**WHAT IS ASKED:** Figure out how many lines of the material below contain the word "origin". Answer with the number only.

**SOURCE MATERIAL:**

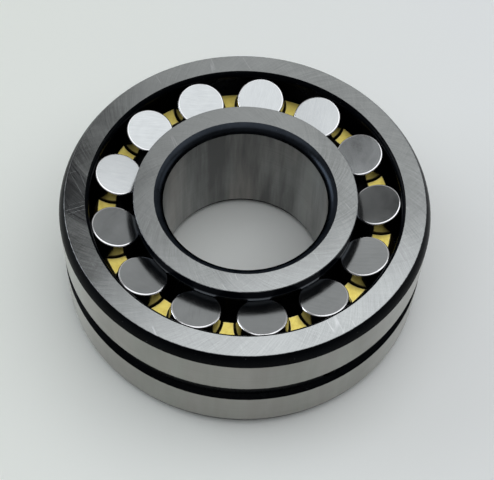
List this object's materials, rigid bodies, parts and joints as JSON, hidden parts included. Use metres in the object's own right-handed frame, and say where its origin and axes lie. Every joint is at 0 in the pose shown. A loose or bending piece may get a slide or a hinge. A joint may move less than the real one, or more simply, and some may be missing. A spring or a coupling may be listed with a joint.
{
  "type": "spherical roller bearing",
  "caption": "Self-aligning spherical roller bearing with barrel rollers in a solid prong cage, a plain cylindrical bore and a grooved outer ring.",
  "frame": {"origin": "centre of the bearing, on the bore's axis, halfway between the side faces", "axes": "+Z along the bore's axis, towards the side face that is up in the picture; +X and +Y across the bearing"},
  "size_m": [0.09, 0.09, 0.033],
  "materials": {
    "ring_steel": "ground side faces and outside, black unground corners and groove",
    "roller_steel": "polished",
    "cage_brass": "machined",
    "guide_steel": "turned"
  },
  "bodies": {
    "outer_ring": {"outer_ring": "ring_steel"},
    "guide_ring": {"guide_ring": "guide_steel"},
    "inner_ring": {"inner_ring": "ring_steel"},
    "cage": {"cage": "cage_brass"},
    "upper_roller_01": {"upper_roller_01": "roller_steel"},
    "upper_roller_02": {"upper_roller_02": "roller_steel"},
    "upper_roller_03": {"upper_roller_03": "roller_steel"},
    "upper_roller_04": {"upper_roller_04": "roller_steel"},
    "upper_roller_05": {"upper_roller_05": "roller_steel"},
    "upper_roller_06": {"upper_roller_06": "roller_steel"},
    "upper_roller_07": {"upper_roller_07": "roller_steel"},
    "upper_roller_08": {"upper_roller_08": "roller_steel"},
    "upper_roller_09": {"upper_roller_09": "roller_steel"},
    "upper_roller_10": {"upper_roller_10": "roller_steel"},
    "upper_roller_11": {"upper_roller_11": "roller_steel"},
    "upper_roller_12": {"upper_roller_12": "roller_steel"},
    "upper_roller_13": {"upper_roller_13": "roller_steel"},
    "lower_roller_01": {"lower_roller_01": "roller_steel"},
    "lower_roller_02": {"lower_roller_02": "roller_steel"},
    "lower_roller_03": {"lower_roller_03": "roller_steel"},
    "lower_roller_04": {"lower_roller_04": "roller_steel"},
    "lower_roller_05": {"lower_roller_05": "roller_steel"},
    "lower_roller_06": {"lower_roller_06": "roller_steel"},
    "lower_roller_07": {"lower_roller_07": "roller_steel"},
    "lower_roller_08": {"lower_roller_08": "roller_steel"},
    "lower_roller_09": {"lower_roller_09": "roller_steel"},
    "lower_roller_10": {"lower_roller_10": "roller_steel"},
    "lower_roller_11": {"lower_roller_11": "roller_steel"},
    "lower_roller_12": {"lower_roller_12": "roller_steel"},
    "lower_roller_13": {"lower_roller_13": "roller_steel"}
  },
  "joints": [
    {"name": "swivel", "type": "hinge", "parent": "outer_ring", "child": "guide_ring", "pos_m": [0, 0, 0], "axis": [1, 0, 0], "range_deg": [-2, 2]},
    {"name": "inner_spin", "type": "hinge", "parent": "guide_ring", "child": "inner_ring", "pos_m": [0, 0, 0], "axis": [0, 0, 1], "continuous": true},
    {"name": "cage_spin", "type": "hinge", "parent": "guide_ring", "child": "cage", "pos_m": [0, 0, 0], "axis": [0, 0, 1], "continuous": true},
    {"name": "upper_roller_01_spin", "type": "hinge", "parent": "cage", "child": "upper_roller_01", "pos_m": [-0.01327, 0.03052, 0.0083], "axis": [0.0965, -0.2219, 0.9703], "continuous": true},
    {"name": "upper_roller_02_spin", "type": "hinge", "parent": "cage", "child": "upper_roller_02", "pos_m": [0.00243, 0.03319, 0.0083], "axis": [-0.0177, -0.2413, 0.9703], "continuous": true},
    {"name": "upper_roller_03_spin", "type": "hinge", "parent": "cage", "child": "upper_roller_03", "pos_m": [0.01758, 0.02826, 0.0083], "axis": [-0.1278, -0.2054, 0.9703], "continuous": true},
    {"name": "upper_roller_04_spin", "type": "hinge", "parent": "cage", "child": "upper_roller_04", "pos_m": [0.0287, 0.01685, 0.0083], "axis": [-0.2086, -0.1225, 0.9703], "continuous": true},
    {"name": "upper_roller_05_spin", "type": "hinge", "parent": "cage", "child": "upper_roller_05", "pos_m": [0.03324, 0.00159, 0.0083], "axis": [-0.2416, -0.0115, 0.9703], "continuous": true},
    {"name": "upper_roller_06_spin", "type": "hinge", "parent": "cage", "child": "upper_roller_06", "pos_m": [0.03017, -0.01404, 0.0083], "axis": [-0.2193, 0.1021, 0.9703], "continuous": true},
    {"name": "upper_roller_07_spin", "type": "hinge", "parent": "cage", "child": "upper_roller_07", "pos_m": [0.02019, -0.02646, 0.0083], "axis": [-0.1468, 0.1923, 0.9703], "continuous": true},
    {"name": "upper_roller_08_spin", "type": "hinge", "parent": "cage", "child": "upper_roller_08", "pos_m": [0.00558, -0.03281, 0.0083], "axis": [-0.0406, 0.2385, 0.9703], "continuous": true},
    {"name": "upper_roller_09_spin", "type": "hinge", "parent": "cage", "child": "upper_roller_09", "pos_m": [-0.01031, -0.03165, 0.0083], "axis": [0.0749, 0.23, 0.9703], "continuous": true},
    {"name": "upper_roller_10_spin", "type": "hinge", "parent": "cage", "child": "upper_roller_10", "pos_m": [-0.02383, -0.02323, 0.0083], "axis": [0.1732, 0.1689, 0.9703], "continuous": true},
    {"name": "upper_roller_11_spin", "type": "hinge", "parent": "cage", "child": "upper_roller_11", "pos_m": [-0.0319, -0.0095, 0.0083], "axis": [0.2319, 0.069, 0.9703], "continuous": true},
    {"name": "upper_roller_12_spin", "type": "hinge", "parent": "cage", "child": "upper_roller_12", "pos_m": [-0.03266, 0.00642, 0.0083], "axis": [0.2374, -0.0466, 0.9703], "continuous": true},
    {"name": "upper_roller_13_spin", "type": "hinge", "parent": "cage", "child": "upper_roller_13", "pos_m": [-0.02593, 0.02086, 0.0083], "axis": [0.1885, -0.1516, 0.9703], "continuous": true},
    {"name": "lower_roller_01_spin", "type": "hinge", "parent": "cage", "child": "lower_roller_01", "pos_m": [-0.00558, 0.03281, -0.0083], "axis": [-0.0406, 0.2385, 0.9703], "continuous": true},
    {"name": "lower_roller_02_spin", "type": "hinge", "parent": "cage", "child": "lower_roller_02", "pos_m": [0.01031, 0.03165, -0.0083], "axis": [0.0749, 0.23, 0.9703], "continuous": true},
    {"name": "lower_roller_03_spin", "type": "hinge", "parent": "cage", "child": "lower_roller_03", "pos_m": [0.02383, 0.02323, -0.0083], "axis": [0.1732, 0.1689, 0.9703], "continuous": true},
    {"name": "lower_roller_04_spin", "type": "hinge", "parent": "cage", "child": "lower_roller_04", "pos_m": [0.0319, 0.0095, -0.0083], "axis": [0.2319, 0.069, 0.9703], "continuous": true},
    {"name": "lower_roller_05_spin", "type": "hinge", "parent": "cage", "child": "lower_roller_05", "pos_m": [0.03266, -0.00642, -0.0083], "axis": [0.2374, -0.0466, 0.9703], "continuous": true},
    {"name": "lower_roller_06_spin", "type": "hinge", "parent": "cage", "child": "lower_roller_06", "pos_m": [0.02593, -0.02086, -0.0083], "axis": [0.1885, -0.1516, 0.9703], "continuous": true},
    {"name": "lower_roller_07_spin", "type": "hinge", "parent": "cage", "child": "lower_roller_07", "pos_m": [0.01327, -0.03052, -0.0083], "axis": [0.0965, -0.2219, 0.9703], "continuous": true},
    {"name": "lower_roller_08_spin", "type": "hinge", "parent": "cage", "child": "lower_roller_08", "pos_m": [-0.00243, -0.03319, -0.0083], "axis": [-0.0177, -0.2413, 0.9703], "continuous": true},
    {"name": "lower_roller_09_spin", "type": "hinge", "parent": "cage", "child": "lower_roller_09", "pos_m": [-0.01758, -0.02826, -0.0083], "axis": [-0.1278, -0.2054, 0.9703], "continuous": true},
    {"name": "lower_roller_10_spin", "type": "hinge", "parent": "cage", "child": "lower_roller_10", "pos_m": [-0.0287, -0.01685, -0.0083], "axis": [-0.2086, -0.1225, 0.9703], "continuous": true},
    {"name": "lower_roller_11_spin", "type": "hinge", "parent": "cage", "child": "lower_roller_11", "pos_m": [-0.03324, -0.00159, -0.0083], "axis": [-0.2416, -0.0115, 0.9703], "continuous": true},
    {"name": "lower_roller_12_spin", "type": "hinge", "parent": "cage", "child": "lower_roller_12", "pos_m": [-0.03017, 0.01404, -0.0083], "axis": [-0.2193, 0.1021, 0.9703], "continuous": true},
    {"name": "lower_roller_13_spin", "type": "hinge", "parent": "cage", "child": "lower_roller_13", "pos_m": [-0.02019, 0.02646, -0.0083], "axis": [-0.1468, 0.1923, 0.9703], "continuous": true}
  ],
  "couplings": [
    {"joint": "cage_spin", "follows": "inner_spin", "ratio": 0.40889},
    {"joint": "upper_roller_01_spin", "follows": "inner_spin", "ratio": -2.5741},
    {"joint": "upper_roller_02_spin", "follows": "inner_spin", "ratio": -2.5741},
    {"joint": "upper_roller_03_spin", "follows": "inner_spin", "ratio": -2.5741},
    {"joint": "upper_roller_04_spin", "follows": "inner_spin", "ratio": -2.5741},
    {"joint": "upper_roller_05_spin", "follows": "inner_spin", "ratio": -2.5741},
    {"joint": "upper_roller_06_spin", "follows": "inner_spin", "ratio": -2.5741},
    {"joint": "upper_roller_07_spin", "follows": "inner_spin", "ratio": -2.5741},
    {"joint": "upper_roller_08_spin", "follows": "inner_spin", "ratio": -2.5741},
    {"joint": "upper_roller_09_spin", "follows": "inner_spin", "ratio": -2.5741},
    {"joint": "upper_roller_10_spin", "follows": "inner_spin", "ratio": -2.5741},
    {"joint": "upper_roller_11_spin", "follows": "inner_spin", "ratio": -2.5741},
    {"joint": "upper_roller_12_spin", "follows": "inner_spin", "ratio": -2.5741},
    {"joint": "upper_roller_13_spin", "follows": "inner_spin", "ratio": -2.5741},
    {"joint": "lower_roller_01_spin", "follows": "inner_spin", "ratio": -2.5741},
    {"joint": "lower_roller_02_spin", "follows": "inner_spin", "ratio": -2.5741},
    {"joint": "lower_roller_03_spin", "follows": "inner_spin", "ratio": -2.5741},
    {"joint": "lower_roller_04_spin", "follows": "inner_spin", "ratio": -2.5741},
    {"joint": "lower_roller_05_spin", "follows": "inner_spin", "ratio": -2.5741},
    {"joint": "lower_roller_06_spin", "follows": "inner_spin", "ratio": -2.5741},
    {"joint": "lower_roller_07_spin", "follows": "inner_spin", "ratio": -2.5741},
    {"joint": "lower_roller_08_spin", "follows": "inner_spin", "ratio": -2.5741},
    {"joint": "lower_roller_09_spin", "follows": "inner_spin", "ratio": -2.5741},
    {"joint": "lower_roller_10_spin", "follows": "inner_spin", "ratio": -2.5741},
    {"joint": "lower_roller_11_spin", "follows": "inner_spin", "ratio": -2.5741},
    {"joint": "lower_roller_12_spin", "follows": "inner_spin", "ratio": -2.5741},
    {"joint": "lower_roller_13_spin", "follows": "inner_spin", "ratio": -2.5741}
  ]
}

**COMPLETE OUTPUT:** 2